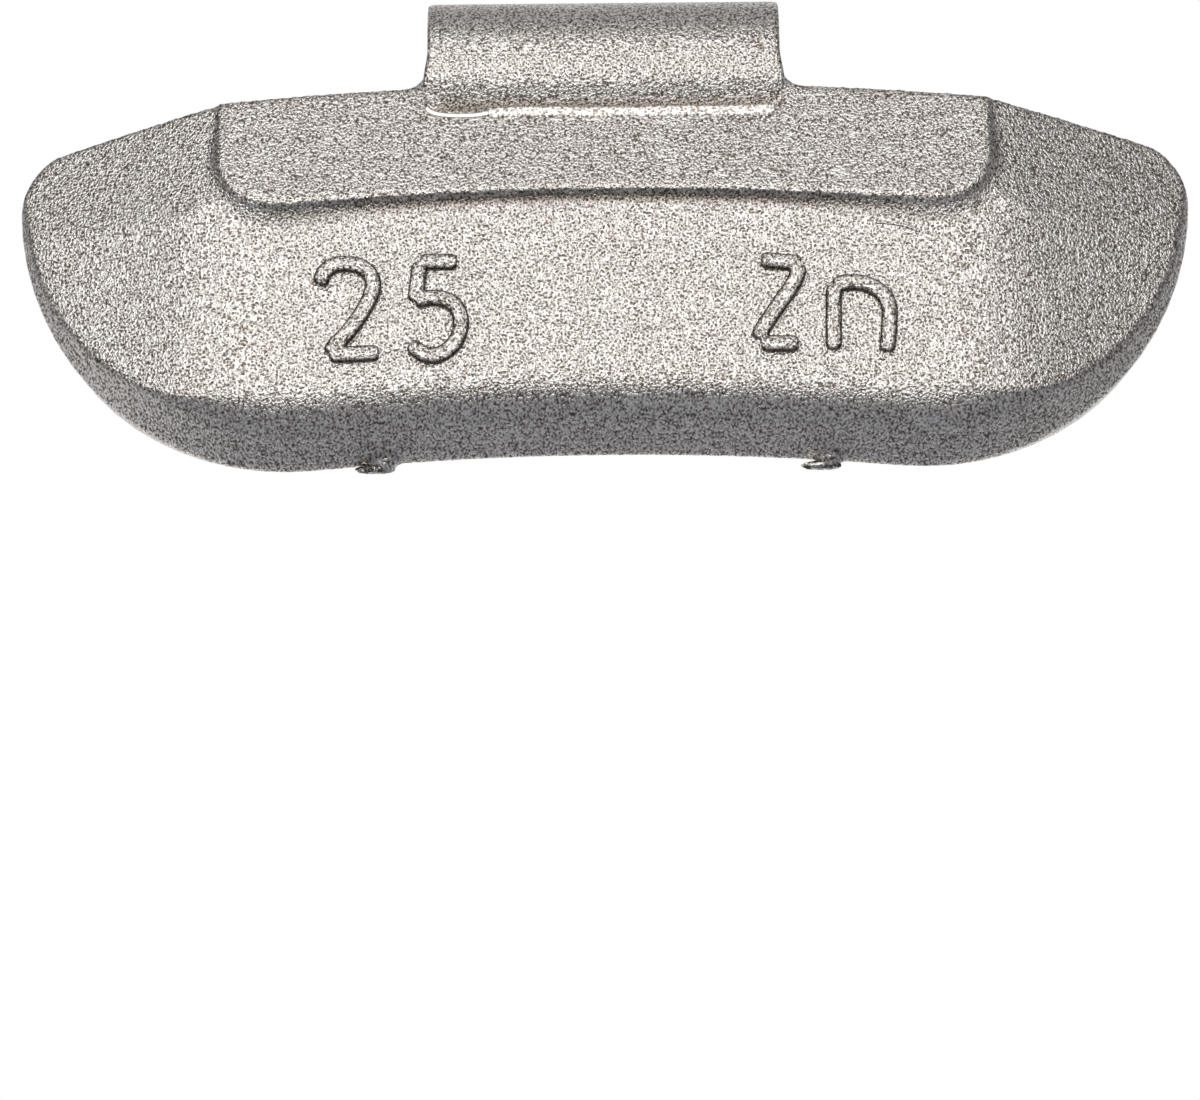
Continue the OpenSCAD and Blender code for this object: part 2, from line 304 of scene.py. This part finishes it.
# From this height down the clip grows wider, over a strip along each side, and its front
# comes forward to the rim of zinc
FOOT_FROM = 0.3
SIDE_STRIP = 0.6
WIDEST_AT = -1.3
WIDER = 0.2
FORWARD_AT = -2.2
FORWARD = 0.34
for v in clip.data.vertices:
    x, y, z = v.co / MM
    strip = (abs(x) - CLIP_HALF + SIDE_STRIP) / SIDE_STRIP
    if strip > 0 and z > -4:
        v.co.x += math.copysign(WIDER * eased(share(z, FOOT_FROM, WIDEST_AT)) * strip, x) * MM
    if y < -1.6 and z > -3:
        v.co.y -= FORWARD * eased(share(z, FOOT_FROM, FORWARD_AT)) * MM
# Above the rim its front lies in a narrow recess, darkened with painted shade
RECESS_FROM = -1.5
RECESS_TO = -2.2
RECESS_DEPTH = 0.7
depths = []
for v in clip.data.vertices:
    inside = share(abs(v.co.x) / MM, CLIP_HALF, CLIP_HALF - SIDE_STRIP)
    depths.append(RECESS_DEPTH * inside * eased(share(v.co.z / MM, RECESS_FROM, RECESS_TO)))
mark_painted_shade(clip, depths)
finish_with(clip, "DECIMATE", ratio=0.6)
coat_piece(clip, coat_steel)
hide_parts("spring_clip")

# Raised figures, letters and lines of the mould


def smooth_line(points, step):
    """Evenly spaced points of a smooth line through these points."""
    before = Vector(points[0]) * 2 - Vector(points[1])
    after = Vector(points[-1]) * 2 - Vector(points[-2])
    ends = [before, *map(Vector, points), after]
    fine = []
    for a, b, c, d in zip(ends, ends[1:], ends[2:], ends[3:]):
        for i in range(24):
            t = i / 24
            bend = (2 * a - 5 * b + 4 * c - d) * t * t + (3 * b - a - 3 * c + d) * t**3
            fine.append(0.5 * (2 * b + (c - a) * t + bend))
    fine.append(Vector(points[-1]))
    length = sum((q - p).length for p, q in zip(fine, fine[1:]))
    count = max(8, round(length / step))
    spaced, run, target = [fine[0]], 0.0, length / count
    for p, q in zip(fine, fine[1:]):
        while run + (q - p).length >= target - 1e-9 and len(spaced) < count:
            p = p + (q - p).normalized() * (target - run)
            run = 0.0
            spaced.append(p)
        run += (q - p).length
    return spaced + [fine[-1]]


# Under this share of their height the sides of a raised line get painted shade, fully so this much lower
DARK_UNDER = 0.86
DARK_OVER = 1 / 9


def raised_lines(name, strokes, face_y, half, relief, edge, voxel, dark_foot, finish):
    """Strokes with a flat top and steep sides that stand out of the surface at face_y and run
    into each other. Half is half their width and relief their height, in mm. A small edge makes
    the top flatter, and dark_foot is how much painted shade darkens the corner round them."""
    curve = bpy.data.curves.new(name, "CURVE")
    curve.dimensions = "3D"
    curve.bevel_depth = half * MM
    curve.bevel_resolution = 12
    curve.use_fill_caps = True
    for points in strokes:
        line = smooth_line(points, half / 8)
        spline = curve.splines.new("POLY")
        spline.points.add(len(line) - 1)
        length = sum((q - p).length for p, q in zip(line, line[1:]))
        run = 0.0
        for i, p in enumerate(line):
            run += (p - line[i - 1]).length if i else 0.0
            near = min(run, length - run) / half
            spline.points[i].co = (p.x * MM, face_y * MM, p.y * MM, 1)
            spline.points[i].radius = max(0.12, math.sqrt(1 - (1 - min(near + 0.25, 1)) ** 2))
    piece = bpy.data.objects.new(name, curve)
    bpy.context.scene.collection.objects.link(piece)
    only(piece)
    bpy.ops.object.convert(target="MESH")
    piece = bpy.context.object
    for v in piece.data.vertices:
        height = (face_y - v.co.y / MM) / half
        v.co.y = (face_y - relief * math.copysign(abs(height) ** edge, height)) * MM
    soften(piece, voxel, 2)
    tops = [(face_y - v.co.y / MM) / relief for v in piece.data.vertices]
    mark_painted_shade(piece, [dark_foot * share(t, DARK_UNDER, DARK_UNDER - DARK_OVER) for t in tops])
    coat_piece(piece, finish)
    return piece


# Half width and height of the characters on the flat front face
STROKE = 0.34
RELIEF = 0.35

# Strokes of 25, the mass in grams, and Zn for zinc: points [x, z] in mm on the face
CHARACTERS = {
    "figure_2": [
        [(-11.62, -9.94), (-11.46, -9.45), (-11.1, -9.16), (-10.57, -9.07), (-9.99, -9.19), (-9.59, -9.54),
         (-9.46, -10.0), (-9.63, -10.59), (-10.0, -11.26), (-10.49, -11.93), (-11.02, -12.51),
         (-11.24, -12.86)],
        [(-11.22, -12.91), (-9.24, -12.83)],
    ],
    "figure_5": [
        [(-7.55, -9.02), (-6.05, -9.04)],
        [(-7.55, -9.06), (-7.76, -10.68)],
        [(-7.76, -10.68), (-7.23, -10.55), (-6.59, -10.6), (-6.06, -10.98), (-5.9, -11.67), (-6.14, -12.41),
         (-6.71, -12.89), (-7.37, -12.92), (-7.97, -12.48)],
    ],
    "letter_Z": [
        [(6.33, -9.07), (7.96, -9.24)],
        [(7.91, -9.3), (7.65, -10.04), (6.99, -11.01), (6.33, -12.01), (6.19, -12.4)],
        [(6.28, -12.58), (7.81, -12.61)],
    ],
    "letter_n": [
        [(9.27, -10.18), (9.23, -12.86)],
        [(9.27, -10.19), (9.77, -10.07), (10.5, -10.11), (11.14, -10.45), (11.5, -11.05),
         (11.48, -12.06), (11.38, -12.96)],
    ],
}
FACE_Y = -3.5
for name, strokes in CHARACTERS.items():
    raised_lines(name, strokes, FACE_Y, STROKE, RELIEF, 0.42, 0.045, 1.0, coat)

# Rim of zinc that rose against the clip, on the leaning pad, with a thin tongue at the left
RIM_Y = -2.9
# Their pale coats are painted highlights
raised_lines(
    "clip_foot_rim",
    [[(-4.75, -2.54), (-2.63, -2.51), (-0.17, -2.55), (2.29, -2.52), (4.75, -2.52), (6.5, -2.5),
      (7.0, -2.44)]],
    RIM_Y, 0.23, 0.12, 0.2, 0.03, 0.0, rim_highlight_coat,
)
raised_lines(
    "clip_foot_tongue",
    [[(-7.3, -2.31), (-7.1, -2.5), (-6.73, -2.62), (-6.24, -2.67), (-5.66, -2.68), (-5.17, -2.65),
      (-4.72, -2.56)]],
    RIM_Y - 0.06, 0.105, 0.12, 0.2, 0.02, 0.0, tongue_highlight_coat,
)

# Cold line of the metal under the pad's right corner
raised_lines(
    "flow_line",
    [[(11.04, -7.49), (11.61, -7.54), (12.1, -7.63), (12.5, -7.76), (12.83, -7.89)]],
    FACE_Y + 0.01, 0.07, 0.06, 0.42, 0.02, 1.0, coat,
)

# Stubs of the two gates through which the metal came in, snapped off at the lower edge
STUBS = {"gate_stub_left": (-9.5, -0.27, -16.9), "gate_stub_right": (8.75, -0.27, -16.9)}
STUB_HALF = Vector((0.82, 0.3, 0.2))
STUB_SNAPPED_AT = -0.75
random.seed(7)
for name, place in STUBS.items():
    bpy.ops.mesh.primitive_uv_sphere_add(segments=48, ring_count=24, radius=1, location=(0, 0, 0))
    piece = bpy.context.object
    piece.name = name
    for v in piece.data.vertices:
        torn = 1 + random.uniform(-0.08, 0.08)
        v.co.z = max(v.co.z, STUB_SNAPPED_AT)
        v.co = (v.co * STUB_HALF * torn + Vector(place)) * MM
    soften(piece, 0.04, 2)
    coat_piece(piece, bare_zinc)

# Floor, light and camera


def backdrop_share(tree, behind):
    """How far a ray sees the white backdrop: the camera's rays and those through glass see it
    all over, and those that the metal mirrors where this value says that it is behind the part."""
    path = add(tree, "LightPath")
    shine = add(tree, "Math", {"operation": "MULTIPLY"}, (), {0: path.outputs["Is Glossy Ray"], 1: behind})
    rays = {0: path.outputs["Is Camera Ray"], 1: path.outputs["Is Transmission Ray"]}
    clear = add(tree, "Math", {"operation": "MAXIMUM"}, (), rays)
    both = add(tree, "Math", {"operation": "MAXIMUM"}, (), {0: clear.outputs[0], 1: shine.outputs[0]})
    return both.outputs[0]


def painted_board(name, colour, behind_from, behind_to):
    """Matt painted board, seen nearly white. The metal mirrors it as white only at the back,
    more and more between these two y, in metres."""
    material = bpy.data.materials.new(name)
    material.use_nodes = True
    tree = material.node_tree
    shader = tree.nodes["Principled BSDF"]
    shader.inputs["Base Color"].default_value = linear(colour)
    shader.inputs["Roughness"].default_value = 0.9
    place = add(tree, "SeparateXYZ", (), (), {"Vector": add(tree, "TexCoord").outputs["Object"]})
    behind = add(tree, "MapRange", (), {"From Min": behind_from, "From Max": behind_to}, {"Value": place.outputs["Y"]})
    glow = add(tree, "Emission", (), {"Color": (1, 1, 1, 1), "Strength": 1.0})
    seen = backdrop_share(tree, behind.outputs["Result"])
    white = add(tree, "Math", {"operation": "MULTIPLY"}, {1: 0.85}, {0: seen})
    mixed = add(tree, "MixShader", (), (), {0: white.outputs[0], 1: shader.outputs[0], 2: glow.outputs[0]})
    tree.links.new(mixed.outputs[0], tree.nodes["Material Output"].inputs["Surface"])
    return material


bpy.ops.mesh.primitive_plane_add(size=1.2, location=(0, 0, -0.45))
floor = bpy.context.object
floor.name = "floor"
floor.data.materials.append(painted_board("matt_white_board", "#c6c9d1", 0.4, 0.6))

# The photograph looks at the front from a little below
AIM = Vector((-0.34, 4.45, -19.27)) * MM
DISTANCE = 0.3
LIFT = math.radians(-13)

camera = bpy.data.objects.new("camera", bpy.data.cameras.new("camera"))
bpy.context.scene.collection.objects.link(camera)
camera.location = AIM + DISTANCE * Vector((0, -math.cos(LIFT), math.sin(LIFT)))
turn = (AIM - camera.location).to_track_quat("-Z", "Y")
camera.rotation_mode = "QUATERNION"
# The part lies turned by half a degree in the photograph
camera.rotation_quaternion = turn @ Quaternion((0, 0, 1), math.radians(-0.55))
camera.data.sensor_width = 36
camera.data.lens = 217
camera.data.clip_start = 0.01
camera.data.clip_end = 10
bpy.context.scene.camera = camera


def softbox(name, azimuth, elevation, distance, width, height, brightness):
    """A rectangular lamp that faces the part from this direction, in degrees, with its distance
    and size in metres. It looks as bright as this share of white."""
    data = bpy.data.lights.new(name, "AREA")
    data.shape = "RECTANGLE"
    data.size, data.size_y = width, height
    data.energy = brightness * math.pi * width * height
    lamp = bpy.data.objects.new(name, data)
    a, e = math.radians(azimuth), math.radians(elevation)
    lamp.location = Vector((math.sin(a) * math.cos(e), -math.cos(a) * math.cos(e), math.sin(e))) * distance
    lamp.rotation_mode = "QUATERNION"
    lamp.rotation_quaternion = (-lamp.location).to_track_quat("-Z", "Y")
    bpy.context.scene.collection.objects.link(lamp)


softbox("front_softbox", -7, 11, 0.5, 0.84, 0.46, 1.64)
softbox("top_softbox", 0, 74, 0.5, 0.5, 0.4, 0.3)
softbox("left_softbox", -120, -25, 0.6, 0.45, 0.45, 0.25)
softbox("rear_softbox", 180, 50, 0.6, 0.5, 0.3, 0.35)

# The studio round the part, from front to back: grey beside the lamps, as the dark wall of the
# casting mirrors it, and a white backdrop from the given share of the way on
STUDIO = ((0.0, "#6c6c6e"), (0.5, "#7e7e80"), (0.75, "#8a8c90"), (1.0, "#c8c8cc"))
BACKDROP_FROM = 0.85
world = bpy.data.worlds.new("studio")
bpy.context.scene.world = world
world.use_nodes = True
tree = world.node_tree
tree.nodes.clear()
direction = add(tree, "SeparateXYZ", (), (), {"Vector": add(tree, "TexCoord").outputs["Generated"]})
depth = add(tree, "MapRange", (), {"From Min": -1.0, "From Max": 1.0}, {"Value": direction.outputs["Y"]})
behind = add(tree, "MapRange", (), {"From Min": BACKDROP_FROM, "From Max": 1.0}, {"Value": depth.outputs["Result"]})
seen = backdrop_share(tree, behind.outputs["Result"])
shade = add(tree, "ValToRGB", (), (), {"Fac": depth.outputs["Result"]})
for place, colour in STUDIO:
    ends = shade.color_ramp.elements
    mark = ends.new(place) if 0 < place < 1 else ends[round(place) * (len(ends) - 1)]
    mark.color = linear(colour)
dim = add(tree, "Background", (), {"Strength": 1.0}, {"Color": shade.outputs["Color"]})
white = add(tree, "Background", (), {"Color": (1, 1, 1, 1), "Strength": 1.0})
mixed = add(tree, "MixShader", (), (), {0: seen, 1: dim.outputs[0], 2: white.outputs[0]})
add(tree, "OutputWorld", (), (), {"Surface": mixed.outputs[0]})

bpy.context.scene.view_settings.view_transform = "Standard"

Task directions: Lines from the start of the material above through the line containing "# Raised figures, letters" are to be duplicated exactly, and only those.

Correct result:
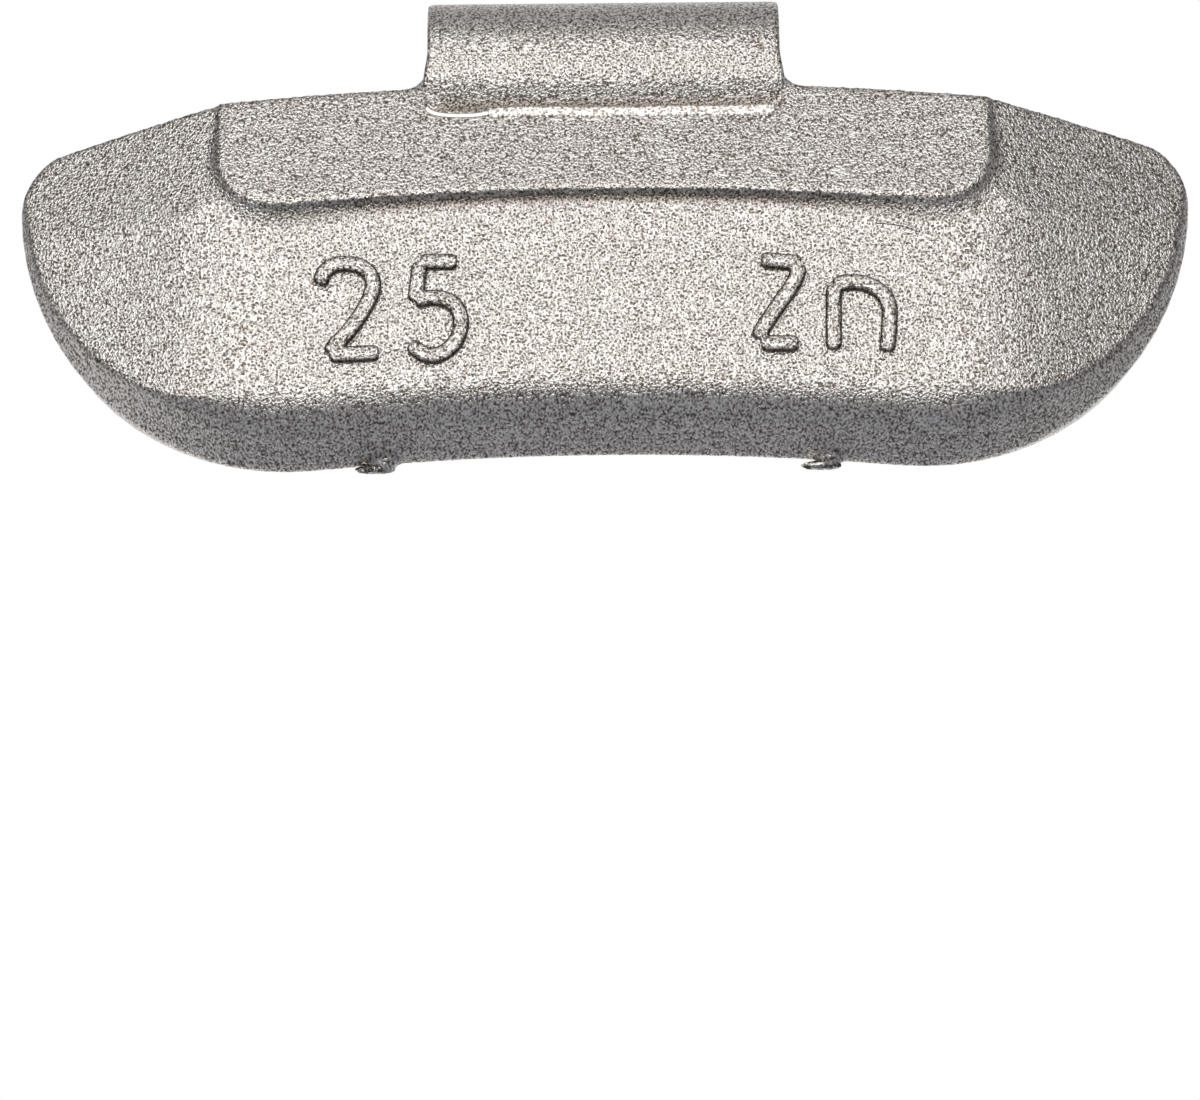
Continue the OpenSCAD and Blender code for this object: part 2, from line 304 of scene.py. This part finishes it.
# From this height down the clip grows wider, over a strip along each side, and its front
# comes forward to the rim of zinc
FOOT_FROM = 0.3
SIDE_STRIP = 0.6
WIDEST_AT = -1.3
WIDER = 0.2
FORWARD_AT = -2.2
FORWARD = 0.34
for v in clip.data.vertices:
    x, y, z = v.co / MM
    strip = (abs(x) - CLIP_HALF + SIDE_STRIP) / SIDE_STRIP
    if strip > 0 and z > -4:
        v.co.x += math.copysign(WIDER * eased(share(z, FOOT_FROM, WIDEST_AT)) * strip, x) * MM
    if y < -1.6 and z > -3:
        v.co.y -= FORWARD * eased(share(z, FOOT_FROM, FORWARD_AT)) * MM
# Above the rim its front lies in a narrow recess, darkened with painted shade
RECESS_FROM = -1.5
RECESS_TO = -2.2
RECESS_DEPTH = 0.7
depths = []
for v in clip.data.vertices:
    inside = share(abs(v.co.x) / MM, CLIP_HALF, CLIP_HALF - SIDE_STRIP)
    depths.append(RECESS_DEPTH * inside * eased(share(v.co.z / MM, RECESS_FROM, RECESS_TO)))
mark_painted_shade(clip, depths)
finish_with(clip, "DECIMATE", ratio=0.6)
coat_piece(clip, coat_steel)
hide_parts("spring_clip")

# Raised figures, letters and lines of the mould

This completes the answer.